=== EXERCISE DETAILS ===
Search the material below for the string "origin" and list each line that holds it.

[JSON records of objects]
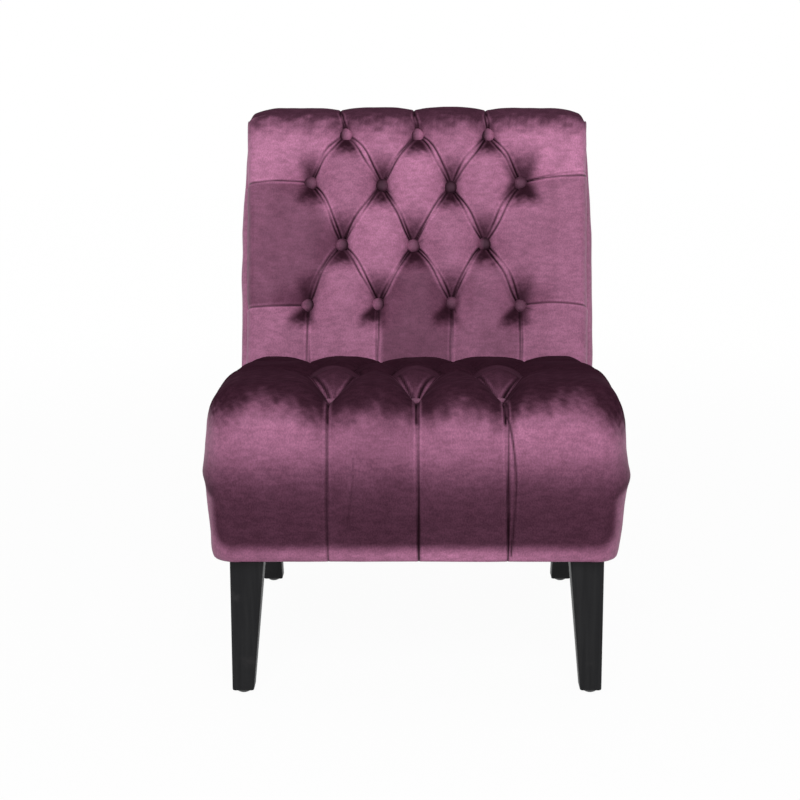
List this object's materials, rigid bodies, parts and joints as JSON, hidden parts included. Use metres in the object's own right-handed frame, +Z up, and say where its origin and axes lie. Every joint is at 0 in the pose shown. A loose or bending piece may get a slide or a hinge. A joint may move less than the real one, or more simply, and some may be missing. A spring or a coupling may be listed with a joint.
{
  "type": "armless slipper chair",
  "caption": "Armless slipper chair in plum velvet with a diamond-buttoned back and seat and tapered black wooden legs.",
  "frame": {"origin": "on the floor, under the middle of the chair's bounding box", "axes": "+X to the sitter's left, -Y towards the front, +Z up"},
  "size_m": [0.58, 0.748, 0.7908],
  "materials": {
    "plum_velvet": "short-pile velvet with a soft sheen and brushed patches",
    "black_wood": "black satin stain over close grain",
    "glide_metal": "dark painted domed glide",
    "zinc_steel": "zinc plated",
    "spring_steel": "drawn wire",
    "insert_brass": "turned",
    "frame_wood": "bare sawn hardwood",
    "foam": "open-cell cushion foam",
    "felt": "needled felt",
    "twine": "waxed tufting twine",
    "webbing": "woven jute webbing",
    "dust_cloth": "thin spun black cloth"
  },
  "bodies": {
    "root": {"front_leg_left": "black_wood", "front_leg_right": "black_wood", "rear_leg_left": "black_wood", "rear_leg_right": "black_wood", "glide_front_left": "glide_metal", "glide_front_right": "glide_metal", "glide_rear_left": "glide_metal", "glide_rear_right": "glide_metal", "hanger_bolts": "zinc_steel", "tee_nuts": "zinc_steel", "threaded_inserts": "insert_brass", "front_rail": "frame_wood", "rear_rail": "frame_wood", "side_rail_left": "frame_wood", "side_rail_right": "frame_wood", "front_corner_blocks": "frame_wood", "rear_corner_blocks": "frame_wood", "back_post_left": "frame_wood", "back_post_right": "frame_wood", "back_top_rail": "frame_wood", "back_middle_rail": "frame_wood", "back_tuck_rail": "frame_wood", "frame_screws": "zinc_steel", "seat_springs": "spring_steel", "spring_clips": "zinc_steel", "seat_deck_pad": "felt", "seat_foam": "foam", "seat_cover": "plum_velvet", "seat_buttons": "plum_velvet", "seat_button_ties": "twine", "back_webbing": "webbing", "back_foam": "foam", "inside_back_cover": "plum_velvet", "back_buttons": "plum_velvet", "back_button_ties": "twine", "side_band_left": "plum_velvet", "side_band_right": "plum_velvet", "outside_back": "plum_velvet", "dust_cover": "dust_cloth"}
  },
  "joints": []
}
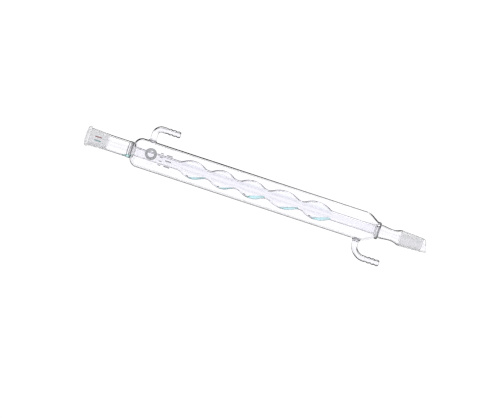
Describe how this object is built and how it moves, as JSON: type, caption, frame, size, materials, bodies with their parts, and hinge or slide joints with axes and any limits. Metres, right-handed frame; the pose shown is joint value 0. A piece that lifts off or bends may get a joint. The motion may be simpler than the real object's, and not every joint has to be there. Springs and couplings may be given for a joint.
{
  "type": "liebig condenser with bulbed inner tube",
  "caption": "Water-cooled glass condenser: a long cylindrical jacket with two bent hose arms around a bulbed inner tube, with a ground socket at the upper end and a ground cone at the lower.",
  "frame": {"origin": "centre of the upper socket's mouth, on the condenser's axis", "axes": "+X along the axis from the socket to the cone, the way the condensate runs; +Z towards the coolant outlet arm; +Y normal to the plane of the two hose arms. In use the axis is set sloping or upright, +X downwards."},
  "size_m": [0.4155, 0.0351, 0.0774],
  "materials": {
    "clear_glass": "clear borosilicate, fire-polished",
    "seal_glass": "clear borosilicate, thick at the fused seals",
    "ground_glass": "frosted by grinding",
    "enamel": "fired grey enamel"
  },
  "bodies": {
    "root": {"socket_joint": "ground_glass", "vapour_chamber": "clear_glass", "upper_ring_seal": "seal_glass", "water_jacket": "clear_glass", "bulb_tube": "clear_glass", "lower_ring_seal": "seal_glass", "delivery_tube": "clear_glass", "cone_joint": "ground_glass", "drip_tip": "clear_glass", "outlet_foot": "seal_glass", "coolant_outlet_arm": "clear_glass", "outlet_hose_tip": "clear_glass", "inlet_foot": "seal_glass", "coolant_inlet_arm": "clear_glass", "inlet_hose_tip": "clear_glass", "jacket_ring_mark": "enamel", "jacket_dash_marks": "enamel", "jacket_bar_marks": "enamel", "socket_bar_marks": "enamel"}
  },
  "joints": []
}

=== WRITTEN ANSWER ===
List this object's materials, rigid bodies, parts and joints as JSON, hidden parts included. Use metres in the object's own right-handed frame, +Z up, and say where its origin and axes lie. Every joint is at 0 in the pose shown. A loose or bending piece may get a slide or a hinge. A joint may move less than the real one, or more simply, and some may be missing. A spring or a coupling may be listed with a joint.
  "frame": {"origin": "on the floor, under the middle of the chair's bounding box", "axes": "+X to the sitter's left, -Y towards the front, +Z up"},
  "frame": {"origin": "centre of the upper socket's mouth, on the condenser's axis", "axes": "+X along the axis from the socket to the cone, the way the condensate runs; +Z towards the coolant outlet arm; +Y normal to the plane of the two hose arms. In use the axis is set sloping or upright, +X downwards."},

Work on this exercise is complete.